The client sends the message to the server by:

(! #(messenger messenger@renat) (tuple (self) 'message-to 'fred "hello"))

and waits for a reply from the server.

The server receives this message and calls:

(server-transfer from 'fred "hello" user-list)

which checks that the pid from is in the user-list:

(lists:keyfind from 1 user-list)

If keyfind returns the atom false, some sort of error has occurred and the server sends back the message:

(! from-pid #(messenger stop you-are-not-logged-on))

which is received by the client which in turn does (exit 'normal) and terminates. If keyfind returns (tuple from name) we know that the user is logged on and is his name (peter) is in variable name. We now call:

(server-transfer from 'peter 'fred "hello" user-list)

Note that as this is server-transfer/5 it is not the same as the previous function server_transfer/4. We do another keyfind on user-list to find the pid of the client corresponding to fred:

(lists:keyfind 'fred 2 user-list)

This time we use argument 2 which is the second element in the tuple. If this returns the atom false we know that fred is not logged on and we send the message:

(! from-pid #(messenger receiver-not-found)

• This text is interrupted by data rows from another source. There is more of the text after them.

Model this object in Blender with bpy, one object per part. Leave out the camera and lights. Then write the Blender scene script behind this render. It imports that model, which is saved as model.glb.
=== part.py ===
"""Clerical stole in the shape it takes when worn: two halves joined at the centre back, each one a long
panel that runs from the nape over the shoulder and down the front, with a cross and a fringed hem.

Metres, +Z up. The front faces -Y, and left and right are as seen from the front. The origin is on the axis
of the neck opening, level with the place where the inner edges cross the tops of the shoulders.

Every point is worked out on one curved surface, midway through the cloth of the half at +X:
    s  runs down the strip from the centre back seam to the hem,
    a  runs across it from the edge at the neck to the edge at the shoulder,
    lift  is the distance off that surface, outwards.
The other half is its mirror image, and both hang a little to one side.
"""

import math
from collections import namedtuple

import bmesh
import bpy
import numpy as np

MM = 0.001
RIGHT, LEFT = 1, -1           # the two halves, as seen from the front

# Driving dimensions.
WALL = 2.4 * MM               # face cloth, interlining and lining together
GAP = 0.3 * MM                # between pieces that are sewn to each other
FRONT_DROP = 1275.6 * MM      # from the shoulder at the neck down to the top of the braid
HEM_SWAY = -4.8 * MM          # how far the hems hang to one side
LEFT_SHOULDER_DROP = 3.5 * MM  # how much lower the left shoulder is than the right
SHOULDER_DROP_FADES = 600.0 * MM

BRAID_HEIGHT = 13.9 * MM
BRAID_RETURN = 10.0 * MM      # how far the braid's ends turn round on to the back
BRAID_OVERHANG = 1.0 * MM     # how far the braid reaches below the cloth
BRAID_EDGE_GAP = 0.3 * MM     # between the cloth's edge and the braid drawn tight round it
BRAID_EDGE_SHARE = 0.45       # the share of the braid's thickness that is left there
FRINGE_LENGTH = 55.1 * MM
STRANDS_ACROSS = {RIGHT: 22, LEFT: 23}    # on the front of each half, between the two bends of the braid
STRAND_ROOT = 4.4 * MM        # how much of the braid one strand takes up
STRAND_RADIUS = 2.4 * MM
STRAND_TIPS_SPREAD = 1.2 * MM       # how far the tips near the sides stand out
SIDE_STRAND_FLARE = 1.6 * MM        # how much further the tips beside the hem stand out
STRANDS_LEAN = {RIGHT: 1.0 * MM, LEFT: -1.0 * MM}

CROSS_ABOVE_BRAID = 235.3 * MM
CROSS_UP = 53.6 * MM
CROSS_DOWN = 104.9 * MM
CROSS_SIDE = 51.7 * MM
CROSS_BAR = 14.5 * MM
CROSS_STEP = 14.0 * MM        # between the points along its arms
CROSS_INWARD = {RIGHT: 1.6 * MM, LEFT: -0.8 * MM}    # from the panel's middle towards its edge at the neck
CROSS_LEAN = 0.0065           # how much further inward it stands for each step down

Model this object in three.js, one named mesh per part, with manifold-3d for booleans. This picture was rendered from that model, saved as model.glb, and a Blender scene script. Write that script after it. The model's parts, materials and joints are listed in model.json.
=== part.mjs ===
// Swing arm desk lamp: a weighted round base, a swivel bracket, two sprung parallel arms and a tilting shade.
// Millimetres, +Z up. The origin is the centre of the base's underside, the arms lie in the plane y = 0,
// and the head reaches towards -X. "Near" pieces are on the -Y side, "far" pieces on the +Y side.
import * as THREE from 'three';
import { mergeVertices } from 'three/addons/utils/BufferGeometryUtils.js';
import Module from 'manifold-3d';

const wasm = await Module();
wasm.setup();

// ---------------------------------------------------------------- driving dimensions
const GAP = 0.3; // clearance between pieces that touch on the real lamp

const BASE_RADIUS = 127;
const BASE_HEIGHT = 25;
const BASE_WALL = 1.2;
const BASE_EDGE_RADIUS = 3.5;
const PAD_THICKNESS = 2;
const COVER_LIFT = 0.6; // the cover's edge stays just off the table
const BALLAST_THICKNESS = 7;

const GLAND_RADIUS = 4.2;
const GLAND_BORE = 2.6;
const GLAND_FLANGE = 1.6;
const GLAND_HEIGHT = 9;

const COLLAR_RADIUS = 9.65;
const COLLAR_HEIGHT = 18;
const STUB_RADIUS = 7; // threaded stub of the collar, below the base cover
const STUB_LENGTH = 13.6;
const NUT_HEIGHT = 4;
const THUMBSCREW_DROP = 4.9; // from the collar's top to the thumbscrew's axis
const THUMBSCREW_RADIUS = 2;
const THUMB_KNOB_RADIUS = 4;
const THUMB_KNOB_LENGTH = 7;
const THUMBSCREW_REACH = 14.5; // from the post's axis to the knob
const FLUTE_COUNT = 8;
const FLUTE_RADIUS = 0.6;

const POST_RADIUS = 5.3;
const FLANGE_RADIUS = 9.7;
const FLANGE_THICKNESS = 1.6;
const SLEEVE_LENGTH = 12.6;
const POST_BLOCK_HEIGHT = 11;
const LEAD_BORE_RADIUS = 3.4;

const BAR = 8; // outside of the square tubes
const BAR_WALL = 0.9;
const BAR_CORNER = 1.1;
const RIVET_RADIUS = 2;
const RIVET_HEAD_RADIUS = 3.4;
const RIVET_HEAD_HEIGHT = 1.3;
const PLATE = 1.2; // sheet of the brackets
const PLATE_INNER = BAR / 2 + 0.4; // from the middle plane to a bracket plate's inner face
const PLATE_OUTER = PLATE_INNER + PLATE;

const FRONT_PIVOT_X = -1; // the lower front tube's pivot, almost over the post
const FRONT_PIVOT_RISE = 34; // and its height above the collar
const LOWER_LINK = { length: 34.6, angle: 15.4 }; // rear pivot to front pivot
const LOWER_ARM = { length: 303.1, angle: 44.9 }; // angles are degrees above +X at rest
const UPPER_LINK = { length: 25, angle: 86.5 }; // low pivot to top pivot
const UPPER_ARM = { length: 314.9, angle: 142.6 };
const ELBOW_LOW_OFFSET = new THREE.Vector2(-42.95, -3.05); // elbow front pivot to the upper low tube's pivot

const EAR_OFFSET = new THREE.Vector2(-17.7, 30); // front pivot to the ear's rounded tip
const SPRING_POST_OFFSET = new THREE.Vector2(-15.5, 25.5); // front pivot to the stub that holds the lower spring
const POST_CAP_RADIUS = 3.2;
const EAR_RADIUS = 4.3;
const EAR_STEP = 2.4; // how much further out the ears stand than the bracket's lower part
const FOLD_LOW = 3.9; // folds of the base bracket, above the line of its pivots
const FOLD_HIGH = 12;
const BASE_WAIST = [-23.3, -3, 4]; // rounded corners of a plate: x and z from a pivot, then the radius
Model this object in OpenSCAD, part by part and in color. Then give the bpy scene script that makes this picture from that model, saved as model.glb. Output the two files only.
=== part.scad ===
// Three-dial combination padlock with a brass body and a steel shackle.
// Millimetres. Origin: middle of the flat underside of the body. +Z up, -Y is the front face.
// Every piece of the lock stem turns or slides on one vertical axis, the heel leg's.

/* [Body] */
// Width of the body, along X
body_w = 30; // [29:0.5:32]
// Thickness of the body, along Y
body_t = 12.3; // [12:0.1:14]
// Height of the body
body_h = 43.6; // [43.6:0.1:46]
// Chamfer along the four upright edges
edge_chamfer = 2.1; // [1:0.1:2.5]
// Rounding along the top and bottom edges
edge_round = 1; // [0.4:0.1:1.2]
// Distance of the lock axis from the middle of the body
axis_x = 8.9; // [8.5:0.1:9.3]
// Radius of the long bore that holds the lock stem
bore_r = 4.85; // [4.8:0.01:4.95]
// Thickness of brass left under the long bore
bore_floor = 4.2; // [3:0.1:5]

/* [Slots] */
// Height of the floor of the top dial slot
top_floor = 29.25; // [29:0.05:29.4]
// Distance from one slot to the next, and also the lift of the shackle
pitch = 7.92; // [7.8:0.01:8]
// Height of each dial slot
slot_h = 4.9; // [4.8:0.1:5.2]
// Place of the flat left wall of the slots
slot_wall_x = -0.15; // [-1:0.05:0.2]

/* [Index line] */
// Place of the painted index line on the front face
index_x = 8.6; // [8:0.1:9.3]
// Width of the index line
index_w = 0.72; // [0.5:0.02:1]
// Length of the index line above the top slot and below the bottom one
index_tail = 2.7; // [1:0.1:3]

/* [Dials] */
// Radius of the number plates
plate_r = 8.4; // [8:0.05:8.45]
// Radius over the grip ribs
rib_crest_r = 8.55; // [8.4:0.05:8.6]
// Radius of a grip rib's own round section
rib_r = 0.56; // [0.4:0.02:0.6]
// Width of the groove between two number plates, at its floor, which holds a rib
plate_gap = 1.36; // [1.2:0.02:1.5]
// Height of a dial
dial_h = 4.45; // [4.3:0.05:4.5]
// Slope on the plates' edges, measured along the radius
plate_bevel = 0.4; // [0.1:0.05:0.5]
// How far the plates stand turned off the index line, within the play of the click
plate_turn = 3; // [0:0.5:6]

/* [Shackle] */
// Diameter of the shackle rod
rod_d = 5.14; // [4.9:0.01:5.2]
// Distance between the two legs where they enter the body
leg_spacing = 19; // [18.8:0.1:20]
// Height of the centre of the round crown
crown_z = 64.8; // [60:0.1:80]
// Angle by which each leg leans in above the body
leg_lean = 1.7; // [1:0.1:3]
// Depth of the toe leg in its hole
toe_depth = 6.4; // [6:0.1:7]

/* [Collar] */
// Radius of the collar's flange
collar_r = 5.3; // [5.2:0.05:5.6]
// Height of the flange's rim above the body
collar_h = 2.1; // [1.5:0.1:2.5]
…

which is received by the client, if keyfind returns:

(tuple to-pid 'fred)

we send the message:

(! to-pid #(message-from peter "hello"))

to Fred's client and the message:

(! from-pid #(messenger sent))

to peter's client.

Fred's client receives the message and prints it:

((tuple 'message-from from-name message)
 (lfe_io:format "Message from ~p: ~p~n" (list from-name message))))

and Peter's client receives the message in the await-result function.